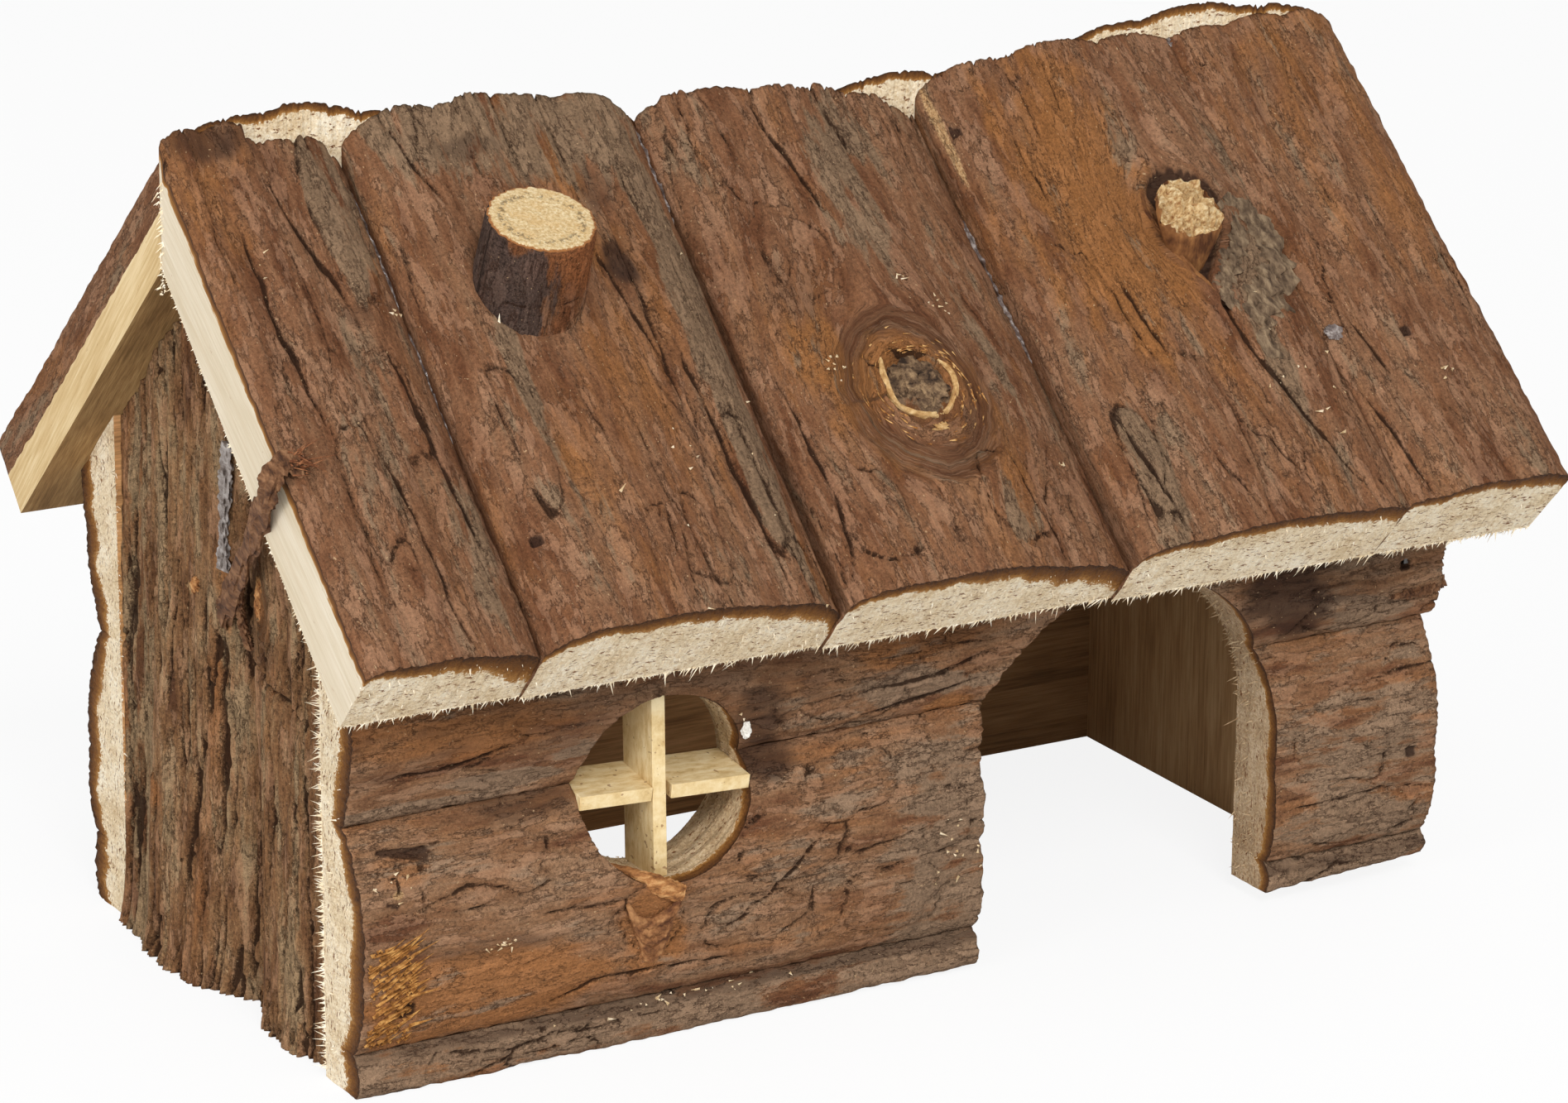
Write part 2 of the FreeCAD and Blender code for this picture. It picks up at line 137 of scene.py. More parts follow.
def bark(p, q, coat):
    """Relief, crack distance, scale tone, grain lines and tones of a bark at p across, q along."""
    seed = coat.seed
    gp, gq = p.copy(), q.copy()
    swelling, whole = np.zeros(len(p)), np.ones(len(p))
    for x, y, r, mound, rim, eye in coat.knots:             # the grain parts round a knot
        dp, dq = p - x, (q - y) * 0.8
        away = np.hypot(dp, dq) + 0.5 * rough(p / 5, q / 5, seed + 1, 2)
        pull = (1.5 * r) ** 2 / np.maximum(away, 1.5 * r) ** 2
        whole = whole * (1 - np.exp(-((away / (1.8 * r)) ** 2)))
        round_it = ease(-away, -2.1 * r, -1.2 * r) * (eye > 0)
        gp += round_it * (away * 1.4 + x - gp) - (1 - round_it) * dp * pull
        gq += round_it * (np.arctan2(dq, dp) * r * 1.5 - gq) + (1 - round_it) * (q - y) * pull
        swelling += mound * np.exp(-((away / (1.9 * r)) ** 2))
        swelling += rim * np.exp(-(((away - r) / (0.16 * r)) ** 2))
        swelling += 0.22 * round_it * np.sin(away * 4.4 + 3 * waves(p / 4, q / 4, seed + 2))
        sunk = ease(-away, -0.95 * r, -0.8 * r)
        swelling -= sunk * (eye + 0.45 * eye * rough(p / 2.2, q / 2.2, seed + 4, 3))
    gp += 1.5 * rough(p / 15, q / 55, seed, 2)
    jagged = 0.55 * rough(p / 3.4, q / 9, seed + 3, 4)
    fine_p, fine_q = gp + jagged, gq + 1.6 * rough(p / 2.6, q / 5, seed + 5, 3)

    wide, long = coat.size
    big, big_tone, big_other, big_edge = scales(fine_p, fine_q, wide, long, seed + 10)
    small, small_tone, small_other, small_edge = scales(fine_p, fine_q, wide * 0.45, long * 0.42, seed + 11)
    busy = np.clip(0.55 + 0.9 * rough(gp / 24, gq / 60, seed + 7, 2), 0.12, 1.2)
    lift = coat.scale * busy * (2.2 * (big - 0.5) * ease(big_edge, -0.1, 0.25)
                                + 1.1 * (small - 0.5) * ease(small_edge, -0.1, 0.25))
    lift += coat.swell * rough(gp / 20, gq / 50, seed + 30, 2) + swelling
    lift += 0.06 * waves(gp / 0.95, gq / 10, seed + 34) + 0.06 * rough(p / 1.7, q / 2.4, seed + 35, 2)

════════

#### Written instruction:
Make an exact copy of the material above.

#### Completed task:
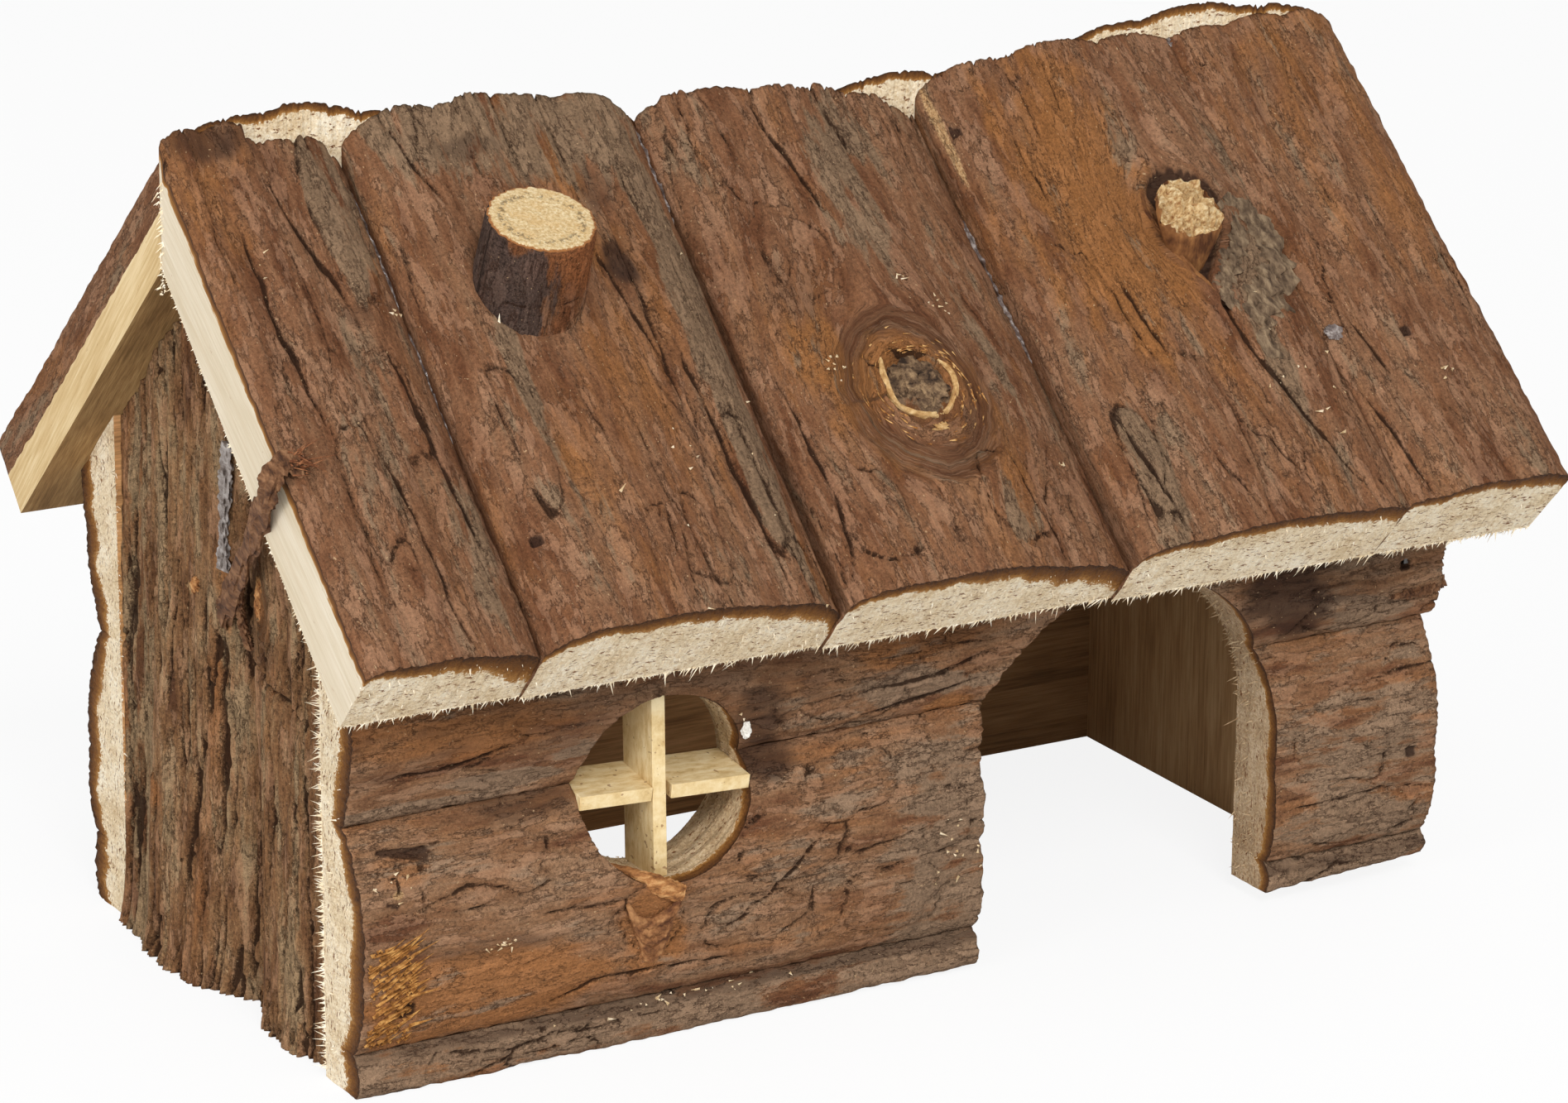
Write part 2 of the FreeCAD and Blender code for this picture. It picks up at line 137 of scene.py. More parts follow.
def bark(p, q, coat):
    """Relief, crack distance, scale tone, grain lines and tones of a bark at p across, q along."""
    seed = coat.seed
    gp, gq = p.copy(), q.copy()
    swelling, whole = np.zeros(len(p)), np.ones(len(p))
    for x, y, r, mound, rim, eye in coat.knots:             # the grain parts round a knot
        dp, dq = p - x, (q - y) * 0.8
        away = np.hypot(dp, dq) + 0.5 * rough(p / 5, q / 5, seed + 1, 2)
        pull = (1.5 * r) ** 2 / np.maximum(away, 1.5 * r) ** 2
        whole = whole * (1 - np.exp(-((away / (1.8 * r)) ** 2)))
        round_it = ease(-away, -2.1 * r, -1.2 * r) * (eye > 0)
        gp += round_it * (away * 1.4 + x - gp) - (1 - round_it) * dp * pull
        gq += round_it * (np.arctan2(dq, dp) * r * 1.5 - gq) + (1 - round_it) * (q - y) * pull
        swelling += mound * np.exp(-((away / (1.9 * r)) ** 2))
        swelling += rim * np.exp(-(((away - r) / (0.16 * r)) ** 2))
        swelling += 0.22 * round_it * np.sin(away * 4.4 + 3 * waves(p / 4, q / 4, seed + 2))
        sunk = ease(-away, -0.95 * r, -0.8 * r)
        swelling -= sunk * (eye + 0.45 * eye * rough(p / 2.2, q / 2.2, seed + 4, 3))
    gp += 1.5 * rough(p / 15, q / 55, seed, 2)
    jagged = 0.55 * rough(p / 3.4, q / 9, seed + 3, 4)
    fine_p, fine_q = gp + jagged, gq + 1.6 * rough(p / 2.6, q / 5, seed + 5, 3)

    wide, long = coat.size
    big, big_tone, big_other, big_edge = scales(fine_p, fine_q, wide, long, seed + 10)
    small, small_tone, small_other, small_edge = scales(fine_p, fine_q, wide * 0.45, long * 0.42, seed + 11)
    busy = np.clip(0.55 + 0.9 * rough(gp / 24, gq / 60, seed + 7, 2), 0.12, 1.2)
    lift = coat.scale * busy * (2.2 * (big - 0.5) * ease(big_edge, -0.1, 0.25)
                                + 1.1 * (small - 0.5) * ease(small_edge, -0.1, 0.25))
    lift += coat.swell * rough(gp / 20, gq / 50, seed + 30, 2) + swelling
    lift += 0.06 * waves(gp / 0.95, gq / 10, seed + 34) + 0.06 * rough(p / 1.7, q / 2.4, seed + 35, 2)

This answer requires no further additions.